SOTL

SOTL13 # Solen Brixton

Un acteur de la scène = une liste de 10 morceaux. Pas forcément les meilleurs, les premiers, les mieux joués, mais plutôt la musique qui l’inspire, qu’il aime sans raisons particulières. Le genre de trucs qu’il écoute dans le noir, ou en fin de soirée, chaud comme un marron sur le poêle.


Hop, hop, hop ! On se réveille. Jeune chauve, vieux gominé, punk alamode, crusty fondant, c’est l’heure de la messe. Samedi soir, sous vos yeux ébahis, face à vous dans la moiteur de ce sous-sol parisien, soyez prêts à recevoir, dans un moment de communion sans précédent, l’amour du punk rock et de la rage de vivre. Soyez à la hauteur pour accueillir la plus talentueuse prédicatrice que votre scène n’ait jamais porté. Ouvrez vos cœurs, ouvrez vos oreilles, laissez-vous sauver, Brixton Cats est de Retour.

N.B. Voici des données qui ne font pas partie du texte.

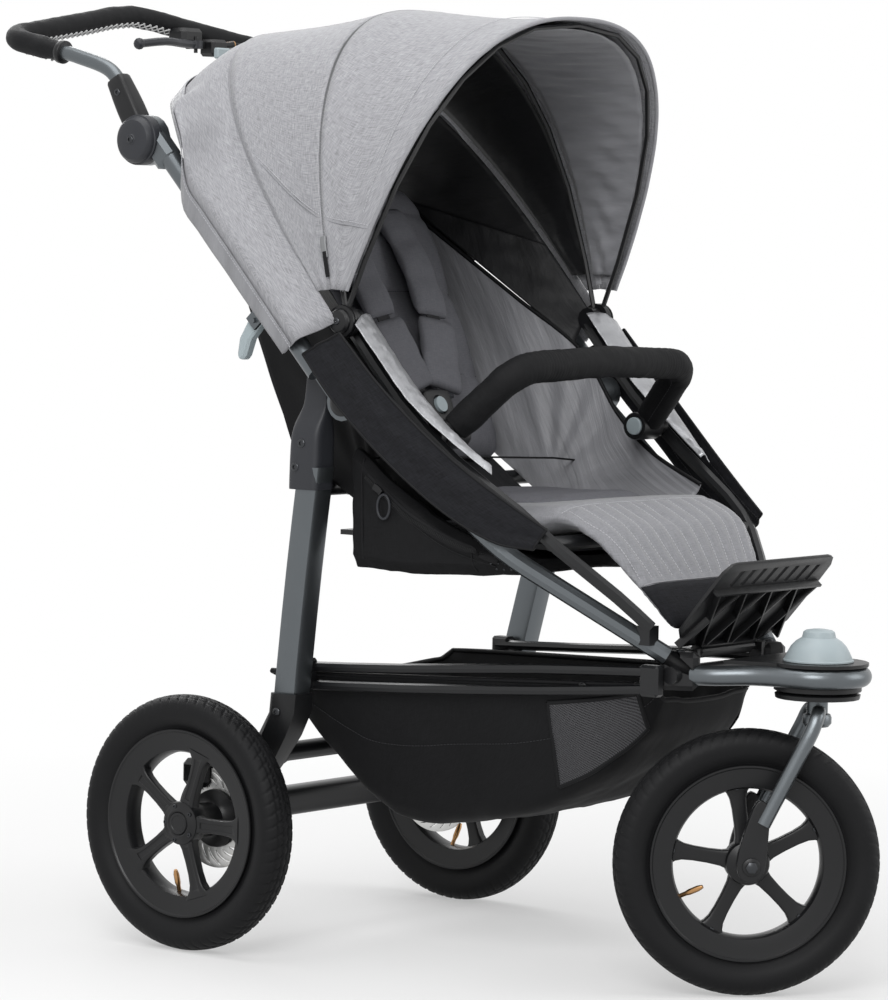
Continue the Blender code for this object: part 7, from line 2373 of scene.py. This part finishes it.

Ne rougis pas, Solen. Tu peux, si tu veux, invoquer mon enthousiasme débordant et une certaine propension à l’exagération pour relativiser mes propos. Il est évident que je ne suis pas objectif, je laisse aux tièdes et aux menchéviks cette facilité intellectuelle. Je range également bien profond cette éthique qui voudrait que l’on ne louange pas une vieille copine, qui plus est dans un webzine auquel elle collabore. Impartialité, je te vomis.

Parler de talent te concernant est sans doute évident mais un peu trop facile, me voilà donc lancé dans une autre démonstration périlleuse. Je vais essayer de faire court.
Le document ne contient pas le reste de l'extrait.